I used the following script to get up the config servers, mongos instance and mongo data servers.

function get-cnfgServerObj($port, $path) {

    $firstCnfgSrv = New-Object PSObject
    $firstCnfgSrv | Add-Member Noteproperty -Name Port -value $port
    $firstCnfgSrv | Add-Member Noteproperty -Name Path -value $path

    return $firstCnfgSrv;
}

$mongodPath = "..\mongod.exe"
$mongosPath = "..\mongos.exe"
$cnfgServers = @(
    (get-cnfgServerObj -port 20001 -path "..\data\configdb20001"),
    (get-cnfgServerObj -port 20002 -path "..\data\configdb20002"),
    (get-cnfgServerObj -port 20003 -path "..\data\configdb20003")
)

$dataServers = @(
    (get-cnfgServerObj -port 27001 -path "..\data\shdb1"),
    (get-cnfgServerObj -port 27002 -path "..\data\shdb2")
)

# Create the mongo config servers first
$cnfgServers | foreach {

    if((Test-Path $_.Path) -eq $false)
    {
        New-Item -Path $_.Path -ItemType Directory
    }

    $args = "--configsvr --dbpath $($_.Path) --port $($_.Port)"
    start-process $mongodPath $args -windowstyle Normal
}

# Create the mongo servers
$dataServers | foreach {

    if((Test-Path $_.Path) -eq $false)
    {
        New-Item -Path $_.Path -ItemType Directory
    }

    $args = "--dbpath $($_.Path) --port $($_.Port)"
    start-process $mongodPath $args -windowstyle Normal
}

# Create the mongos instances
$mongosArgs = "--configdb localhost:20001,localhost:20002,localhost:20003"
start-process $mongosPath $mongosArgs -windowstyle Normal

After I run the above script, I connected the mongos instance:

mongo --host localhost --port 27017

Later, I added shards and enabled sharding on database and the collection:

// add servers as shards
sh.addShard("localhost:27001")
sh.addShard("localhost:27002")

// Enable sharding on 'foo' db
sh.enableSharding("foo")

// Enable sharding on 'testData' collection of 'foo' database
sh.shardCollection("foo.testData", { "x": 1, "_id": 1 })
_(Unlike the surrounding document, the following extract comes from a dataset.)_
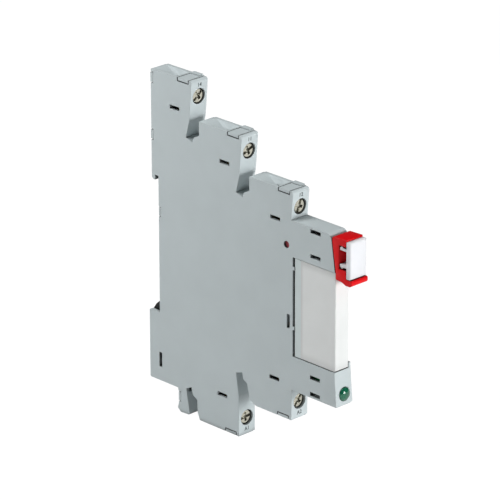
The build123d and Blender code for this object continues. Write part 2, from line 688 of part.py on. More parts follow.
def make_tag():
    plate = block(TAG_BACK, TAG_FRONT, -LEVER_HALF, LEVER_HALF, TAG_BOTTOM, TAG_TOP)
    plate = fillet(plate.edges().group_by(Axis.X)[-1], 0.4)
    for z, barb in ((16.0, 1), (11.3, -1)):
        x = PRONG_BACK
        plate += block(x, TAG_BACK + 0.1, PRONG_NEAR, PRONG_FAR, z - 0.4, z + 0.4)
        barbed = z + barb * 0.75
        plate += prism([(x, z), (x + 1.1, z), (x + 1.1, barbed), (x + 0.5, barbed)], PRONG_NEAR, PRONG_FAR)
    return plate


# Rail clip

def make_clip():
    leg = prism([
        (-3.1, -39.0), (-3.1, -23.4), (-3.8, -22.9), (-3.8, -22.3), (-2.7, -20.7), (-1.25, -19.4),
        (-1.1, -17.9), (-0.15, -17.9), (-0.15, -22.6), (-0.25, -22.8), (-0.25, -39.0),
    ], CLIP_NEAR, CLIP_FAR)
    hook = prism([(-2.7, -20.7), (-2.5, -17.6), (-1.7, -16.1), (-1.1, -16.4), (-1.1, -19.4)], 0.2, CLIP_FAR)
    arm = block(-3.1, 13.0, -1.6, CLIP_FAR - 0.25, -39.0, -37.0)
    window = block(-5, 1, -1.15, 1.15, -36.6, -27.5)
    eye = block(9.9, 12.1, -0.8, 1.0, -40, -36)
    return leg + hook + arm - window - eye


def make_spring():
    """A compression spring with flat closed ends."""
    height = SPRING_TOP - SPRING_BOTTOM - SPRING_WIRE
    path = Helix(pitch=height / SPRING_TURNS, height=height, radius=SPRING_R)
    start = path @ 0
    section = Plane(origin=start, z_dir=path % 0) * Circle(SPRING_WIRE / 2)
    coil = sweep(section, path=path)
    return Pos(SPRING_X, 0, SPRING_BOTTOM + SPRING_WIRE / 2) * coil


def make_plug():
    """A round plug set a little below the near side, wider behind the wall."""
    face = NEAR + 0.3
    stem = cross_rod(PLUG_R - 0.03, *PLUG, face, INSIDE + 0.1)
    return stem + cross_rod(PLUG_R + 0.4, *PLUG, INSIDE + 0.02, INSIDE + 0.6)


# All the sub-parts

def make_all():
    parts = {
        "housing_shell": make_shell(),
        "housing_cover": make_cover(),
        "relay_base": make_relay_base(),
        "relay_case": make_relay_case(),
        "relay_coil_pins": make_coil_pins(),
        "relay_common_pin": make_common_pin(),
        "contact_blade": make_blade(),
        "normally_open_contact": make_open_contact(),
        "normally_closed_contact": make_closed_contact(),
        "coil_bobbin": make_bobbin(),
        "coil_winding": make_winding(),
        "coil_core": make_core(),
        "coil_yoke": make_yoke(),
        "relay_armature": make_armature(),
        "pusher_card": make_card(),
        "circuit_board": make_board(),
        "led": make_led(),
        "lamp_lens": make_lens(),
        "rectifier_diodes": on_board([(x, z) for x in (47.6, 51.2) for z in (-23.6, -27.4)], 2.6, 1.6, 1.0),
        "board_resistors": on_board([(x, -23.4) for x in (30.0, 34.6, 39.2)], 3.2, 1.6, 0.6),
        "board_capacitor": on_board([(30.5, -27.2)], 3.5, 2.8, 1.9),
        "eject_lever": make_lever(),
        "marker_tag": make_tag(),
        "rail_clip": make_clip(),
        "rail_clip_spring": make_spring(),
        "marking_plug": make_plug(),
    }
    for name, front, end, up in TERMINALS:
        parts["terminal_screw_" + name] = make_screw(front, end, up)
        parts["clamp_cage_" + name] = make_cage(front, end, up)
        parts["busbar_" + name] = make_busbar(name, front, end, up)
    return parts


os.makedirs("parts", exist_ok=True)
for node, shape in make_all().items():
    export_step(shape, "parts/" + node + ".step")
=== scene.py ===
import math
import bmesh
import bpy
from mathutils import Matrix, Vector


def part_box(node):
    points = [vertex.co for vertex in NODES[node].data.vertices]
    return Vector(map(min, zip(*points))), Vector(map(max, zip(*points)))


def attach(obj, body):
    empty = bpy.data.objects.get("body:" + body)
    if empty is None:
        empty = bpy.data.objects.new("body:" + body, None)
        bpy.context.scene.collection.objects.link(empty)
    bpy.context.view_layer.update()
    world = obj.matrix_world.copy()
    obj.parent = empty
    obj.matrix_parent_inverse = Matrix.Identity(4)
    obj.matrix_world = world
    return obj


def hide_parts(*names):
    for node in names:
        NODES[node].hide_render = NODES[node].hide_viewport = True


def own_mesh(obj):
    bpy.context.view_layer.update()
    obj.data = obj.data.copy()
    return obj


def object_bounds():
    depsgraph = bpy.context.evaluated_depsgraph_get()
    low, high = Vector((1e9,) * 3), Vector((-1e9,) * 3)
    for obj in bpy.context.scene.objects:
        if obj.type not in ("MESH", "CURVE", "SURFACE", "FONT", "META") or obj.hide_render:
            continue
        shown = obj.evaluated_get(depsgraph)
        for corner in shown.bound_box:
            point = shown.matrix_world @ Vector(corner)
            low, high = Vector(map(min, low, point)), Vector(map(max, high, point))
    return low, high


bl_info = {
    "name": "Interface Relay",
    "version": (1, 0, 0),
    "blender": (4, 5, 0),
    "location": "View3D > Sidebar > Interface Relay",
    "description": "A slim rail-mounted interface relay with its materials and its studio",
    "category": "Object",
}

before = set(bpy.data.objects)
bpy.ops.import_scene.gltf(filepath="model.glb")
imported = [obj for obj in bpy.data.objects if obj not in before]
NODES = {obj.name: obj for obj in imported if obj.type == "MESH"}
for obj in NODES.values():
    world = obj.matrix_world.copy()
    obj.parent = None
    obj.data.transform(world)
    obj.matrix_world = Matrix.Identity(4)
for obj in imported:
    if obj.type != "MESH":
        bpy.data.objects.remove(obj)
CAD_LOW, CAD_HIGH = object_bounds()

MM = 0.001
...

Finally, I run the following comments inside the mongo shell (which is connected to mongos instance):

use foo

// init data
for (var i = 1; i <= 2500; i++) db.testData.insert( { x : i } )

Later, I connected to one of my data servers:

mongo --host localhost --port 27001

When I try to see the count of the documents inside the testData collection, I saw that the number is 2500 which represents the count of all the documents:

use foo
db.testData.count()

Simply, the data is not load balanced across all shards. What am I doing wrong here?

Edit:

Here is the sh.status() command result:

--- Sharding Status ---
  sharding version: {
        "_id" : 1,
        "version" : 3,
        "minCompatibleVersion" : 3,
        "currentVersion" : 4,
        "clusterId" : ObjectId("535673272850501ad810ff51")
}
  shards:
        {  "_id" : "shard0000",  "host" : "localhost:27001" }
        {  "_id" : "shard0001",  "host" : "localhost:27002" }
  databases:
        {  "_id" : "admin",  "partitioned" : false,  "primary" : "config" }
        {  "_id" : "test",  "partitioned" : false,  "primary" : "shard0000" }
        {  "_id" : "foo",  "partitioned" : true,  "primary" : "shard0000" }
                foo.testData
                        shard key: { "x" : 1, "_id" : 1 }
                        chunks:
                                shard0001       1
                                shard0000       1
                        { "x" : { "$minKey" : 1 }, "_id" : { "$minKey" : 1 } } -
->> { "x" : 1, "_id" : ObjectId("53567411cb144434eb53f08d") } on : shard0001 Tim
estamp(2, 0)
                        { "x" : 1, "_id" : ObjectId("53567411cb144434eb53f08d")
} -->> { "x" : { "$maxKey" : 1 }, "_id" : { "$maxKey" : 1 } } on : shard0000 Tim
estamp(2, 1)
2

2 Answers

4
votes

I will assume your sharded cluster is setup correctly and you are connecting to it correctly (although I don't know why you are connecting to one mongod and not the mongos, maybe you are inserting to the mongod and not the mongos?)

One reason for the lack of balancing is that your x,_id key is monotonic, a linear range going from lowest to highest, as such the writes will start from the start of the range and so forth.

Since MongoDB sharding is range based it will actually place the entire first range on the first shard until it see fit to actually balance it: http://docs.mongodb.org/manual/tutorial/manage-sharded-cluster-balancer/ which is most likely not the case yet.

Essentially the way to fix this is to choose your shard key: http://docs.mongodb.org/manual/tutorial/choose-a-shard-key/ wisely

1
votes

I guess you are doing nothing wrong here. MongoDB simply has a default chunk size of 64MB, meaning all your data is within one chunk and will thus be located at one shard.

You can modify the chunk size by issueing

db.settings.save( { _id:"chunksize", value: <sizeInMB> } )

which is also explained in the docs.